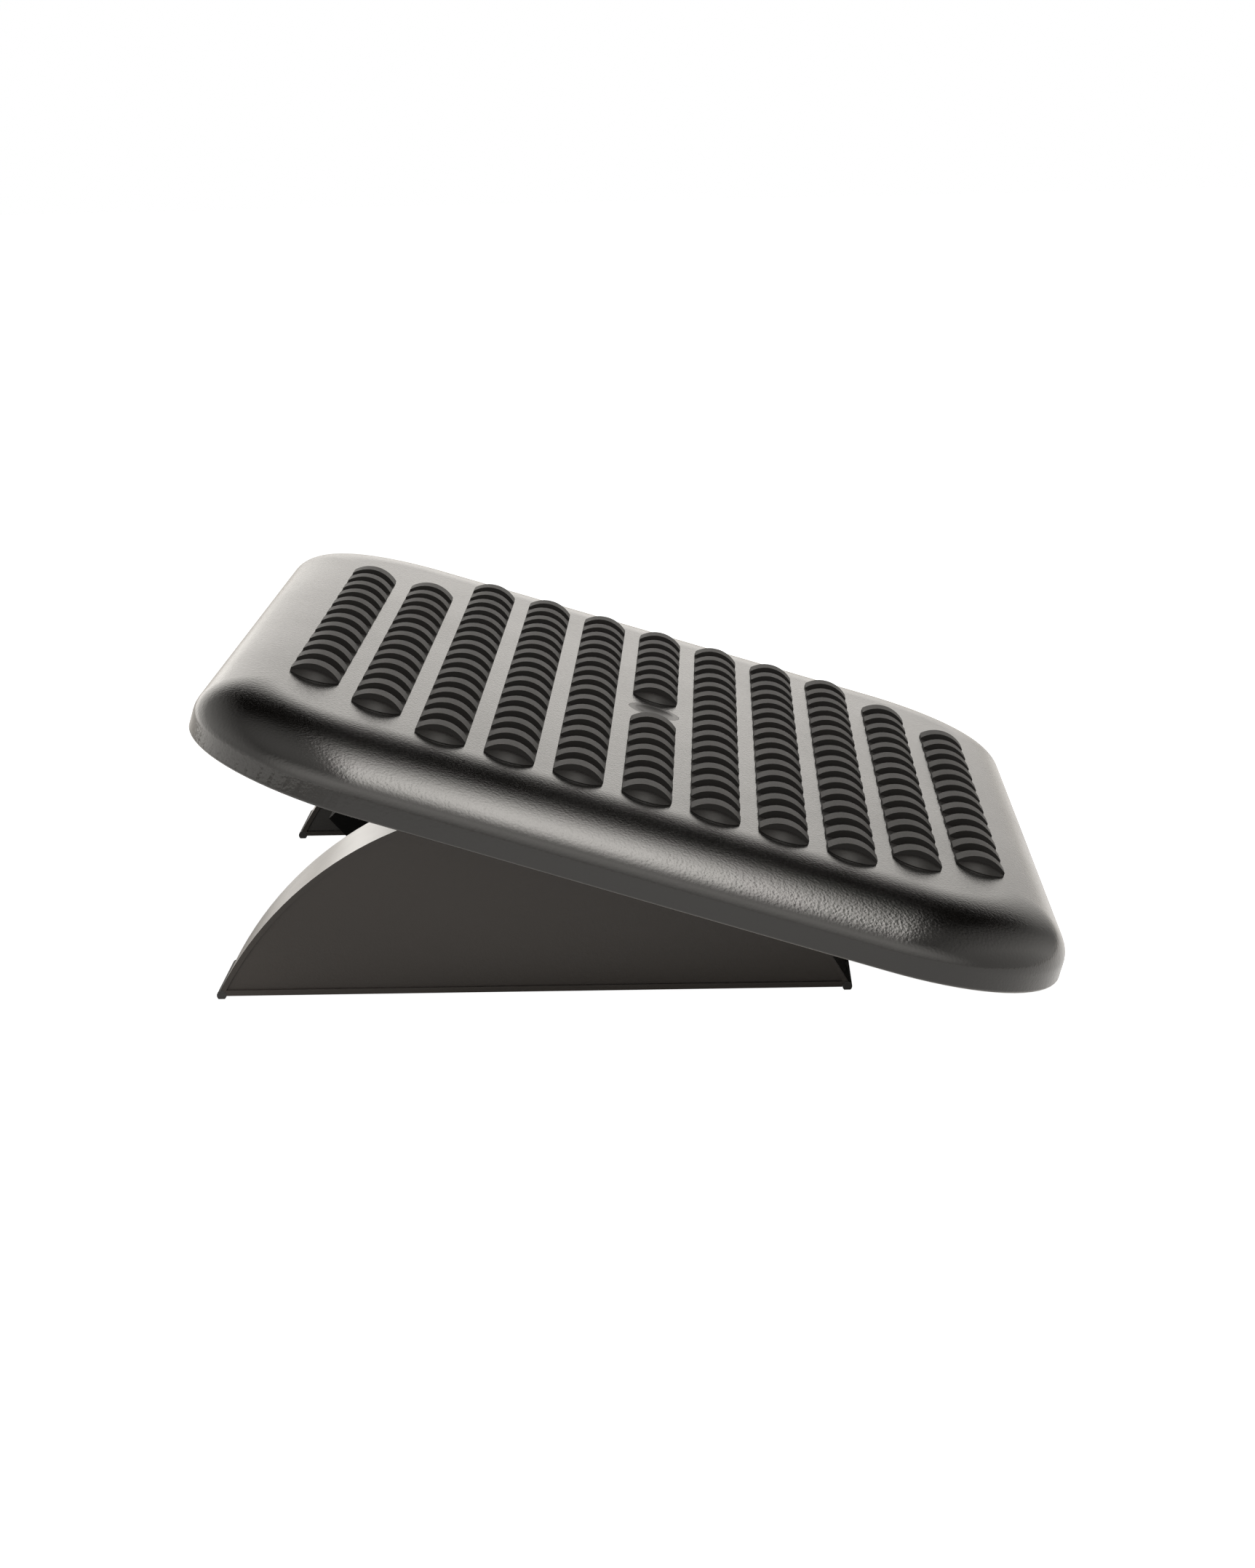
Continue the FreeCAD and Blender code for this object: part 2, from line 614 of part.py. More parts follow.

==

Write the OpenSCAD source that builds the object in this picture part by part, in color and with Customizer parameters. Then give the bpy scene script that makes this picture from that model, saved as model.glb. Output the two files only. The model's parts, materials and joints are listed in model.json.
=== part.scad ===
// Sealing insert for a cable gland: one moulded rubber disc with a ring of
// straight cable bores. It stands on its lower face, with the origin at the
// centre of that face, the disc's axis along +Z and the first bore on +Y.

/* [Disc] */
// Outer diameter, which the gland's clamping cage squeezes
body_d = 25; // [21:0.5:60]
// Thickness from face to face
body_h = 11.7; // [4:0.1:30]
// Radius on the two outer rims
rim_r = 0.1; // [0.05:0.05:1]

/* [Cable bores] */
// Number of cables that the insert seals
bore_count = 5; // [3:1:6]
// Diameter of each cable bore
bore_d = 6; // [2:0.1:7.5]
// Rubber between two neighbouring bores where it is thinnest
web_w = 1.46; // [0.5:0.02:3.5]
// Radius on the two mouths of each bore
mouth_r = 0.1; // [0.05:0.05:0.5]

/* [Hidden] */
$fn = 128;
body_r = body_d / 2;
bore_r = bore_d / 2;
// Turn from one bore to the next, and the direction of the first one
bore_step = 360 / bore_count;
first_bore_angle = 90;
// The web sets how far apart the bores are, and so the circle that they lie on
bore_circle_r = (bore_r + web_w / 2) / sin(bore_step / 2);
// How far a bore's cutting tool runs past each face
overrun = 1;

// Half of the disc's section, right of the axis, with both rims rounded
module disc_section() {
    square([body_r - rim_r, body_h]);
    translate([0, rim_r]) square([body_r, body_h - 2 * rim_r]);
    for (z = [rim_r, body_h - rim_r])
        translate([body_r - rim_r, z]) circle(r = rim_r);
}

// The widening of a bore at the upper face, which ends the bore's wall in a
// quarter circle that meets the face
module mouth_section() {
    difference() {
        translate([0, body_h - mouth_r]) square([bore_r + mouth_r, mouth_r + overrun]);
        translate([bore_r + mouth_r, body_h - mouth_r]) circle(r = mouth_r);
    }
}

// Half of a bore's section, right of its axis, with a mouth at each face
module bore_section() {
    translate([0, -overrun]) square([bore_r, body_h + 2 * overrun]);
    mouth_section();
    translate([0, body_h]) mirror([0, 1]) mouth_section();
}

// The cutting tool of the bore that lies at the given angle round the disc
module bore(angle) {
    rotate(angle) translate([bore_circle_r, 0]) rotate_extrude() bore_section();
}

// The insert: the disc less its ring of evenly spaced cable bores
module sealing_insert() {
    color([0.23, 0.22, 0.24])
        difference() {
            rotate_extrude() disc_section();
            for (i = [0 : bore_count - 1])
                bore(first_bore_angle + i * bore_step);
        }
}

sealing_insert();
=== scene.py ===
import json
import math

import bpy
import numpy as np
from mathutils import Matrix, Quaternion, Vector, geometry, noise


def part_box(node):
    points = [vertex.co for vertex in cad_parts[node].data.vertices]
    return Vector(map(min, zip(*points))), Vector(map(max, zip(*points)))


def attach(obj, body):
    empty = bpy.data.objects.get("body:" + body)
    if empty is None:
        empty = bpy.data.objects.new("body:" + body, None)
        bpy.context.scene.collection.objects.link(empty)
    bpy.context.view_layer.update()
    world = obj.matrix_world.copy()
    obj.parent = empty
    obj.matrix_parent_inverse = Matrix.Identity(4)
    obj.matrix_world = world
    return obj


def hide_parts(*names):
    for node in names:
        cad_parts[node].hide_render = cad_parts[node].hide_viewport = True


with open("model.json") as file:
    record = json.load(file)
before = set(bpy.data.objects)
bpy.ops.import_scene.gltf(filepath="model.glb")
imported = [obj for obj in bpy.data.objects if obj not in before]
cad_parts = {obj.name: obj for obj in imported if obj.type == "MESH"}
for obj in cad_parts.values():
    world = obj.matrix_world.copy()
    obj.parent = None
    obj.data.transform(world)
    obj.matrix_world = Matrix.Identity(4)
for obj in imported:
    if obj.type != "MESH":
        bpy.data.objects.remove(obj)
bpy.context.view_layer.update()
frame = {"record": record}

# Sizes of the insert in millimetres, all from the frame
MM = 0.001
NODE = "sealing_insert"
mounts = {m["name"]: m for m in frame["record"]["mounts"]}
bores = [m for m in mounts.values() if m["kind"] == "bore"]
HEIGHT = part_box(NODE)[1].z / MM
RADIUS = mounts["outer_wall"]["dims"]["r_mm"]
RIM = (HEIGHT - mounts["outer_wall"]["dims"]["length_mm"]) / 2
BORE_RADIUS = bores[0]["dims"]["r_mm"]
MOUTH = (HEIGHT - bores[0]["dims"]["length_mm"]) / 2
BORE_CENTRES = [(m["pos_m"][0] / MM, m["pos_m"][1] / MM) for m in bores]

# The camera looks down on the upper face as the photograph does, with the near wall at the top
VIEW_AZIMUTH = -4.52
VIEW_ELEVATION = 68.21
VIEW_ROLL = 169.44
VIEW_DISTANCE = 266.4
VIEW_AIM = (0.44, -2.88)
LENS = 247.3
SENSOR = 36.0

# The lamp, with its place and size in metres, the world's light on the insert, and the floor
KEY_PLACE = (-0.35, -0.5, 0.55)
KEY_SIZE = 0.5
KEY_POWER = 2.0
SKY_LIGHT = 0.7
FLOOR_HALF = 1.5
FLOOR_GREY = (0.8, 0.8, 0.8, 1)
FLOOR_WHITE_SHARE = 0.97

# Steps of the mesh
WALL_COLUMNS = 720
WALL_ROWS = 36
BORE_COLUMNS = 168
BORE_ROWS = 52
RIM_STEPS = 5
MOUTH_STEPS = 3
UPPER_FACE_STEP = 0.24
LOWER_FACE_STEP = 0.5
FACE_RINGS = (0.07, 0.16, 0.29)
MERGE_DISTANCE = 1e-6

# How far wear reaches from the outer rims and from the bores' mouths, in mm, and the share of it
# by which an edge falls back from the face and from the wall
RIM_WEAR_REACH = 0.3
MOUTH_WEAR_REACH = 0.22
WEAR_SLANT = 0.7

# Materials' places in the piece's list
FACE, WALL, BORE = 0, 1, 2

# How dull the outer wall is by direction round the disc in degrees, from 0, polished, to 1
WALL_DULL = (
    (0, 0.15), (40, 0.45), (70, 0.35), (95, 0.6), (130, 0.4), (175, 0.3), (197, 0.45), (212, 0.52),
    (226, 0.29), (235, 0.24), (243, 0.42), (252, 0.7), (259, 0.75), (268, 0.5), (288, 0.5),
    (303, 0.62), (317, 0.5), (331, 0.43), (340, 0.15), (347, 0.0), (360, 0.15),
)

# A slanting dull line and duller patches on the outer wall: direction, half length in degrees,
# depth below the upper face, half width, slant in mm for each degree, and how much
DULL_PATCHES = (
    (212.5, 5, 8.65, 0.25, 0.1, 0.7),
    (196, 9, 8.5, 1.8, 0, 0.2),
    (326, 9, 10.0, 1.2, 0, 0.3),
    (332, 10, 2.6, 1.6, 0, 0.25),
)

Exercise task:
All lines above from the one containing "at each face" to the one containing "obj.parent = None" must be repeated exactly, both lines included, and no others.

Result below:
// Half of a bore's section, right of its axis, with a mouth at each face
module bore_section() {
    translate([0, -overrun]) square([bore_r, body_h + 2 * overrun]);
    mouth_section();
    translate([0, body_h]) mirror([0, 1]) mouth_section();
}

// The cutting tool of the bore that lies at the given angle round the disc
module bore(angle) {
    rotate(angle) translate([bore_circle_r, 0]) rotate_extrude() bore_section();
}

// The insert: the disc less its ring of evenly spaced cable bores
module sealing_insert() {
    color([0.23, 0.22, 0.24])
        difference() {
            rotate_extrude() disc_section();
            for (i = [0 : bore_count - 1])
                bore(first_bore_angle + i * bore_step);
        }
}

sealing_insert();
=== scene.py ===
import json
import math

import bpy
import numpy as np
from mathutils import Matrix, Quaternion, Vector, geometry, noise


def part_box(node):
    points = [vertex.co for vertex in cad_parts[node].data.vertices]
    return Vector(map(min, zip(*points))), Vector(map(max, zip(*points)))


def attach(obj, body):
    empty = bpy.data.objects.get("body:" + body)
    if empty is None:
        empty = bpy.data.objects.new("body:" + body, None)
        bpy.context.scene.collection.objects.link(empty)
    bpy.context.view_layer.update()
    world = obj.matrix_world.copy()
    obj.parent = empty
    obj.matrix_parent_inverse = Matrix.Identity(4)
    obj.matrix_world = world
    return obj


def hide_parts(*names):
    for node in names:
        cad_parts[node].hide_render = cad_parts[node].hide_viewport = True


with open("model.json") as file:
    record = json.load(file)
before = set(bpy.data.objects)
bpy.ops.import_scene.gltf(filepath="model.glb")
imported = [obj for obj in bpy.data.objects if obj not in before]
cad_parts = {obj.name: obj for obj in imported if obj.type == "MESH"}
for obj in cad_parts.values():
    world = obj.matrix_world.copy()
    obj.parent = None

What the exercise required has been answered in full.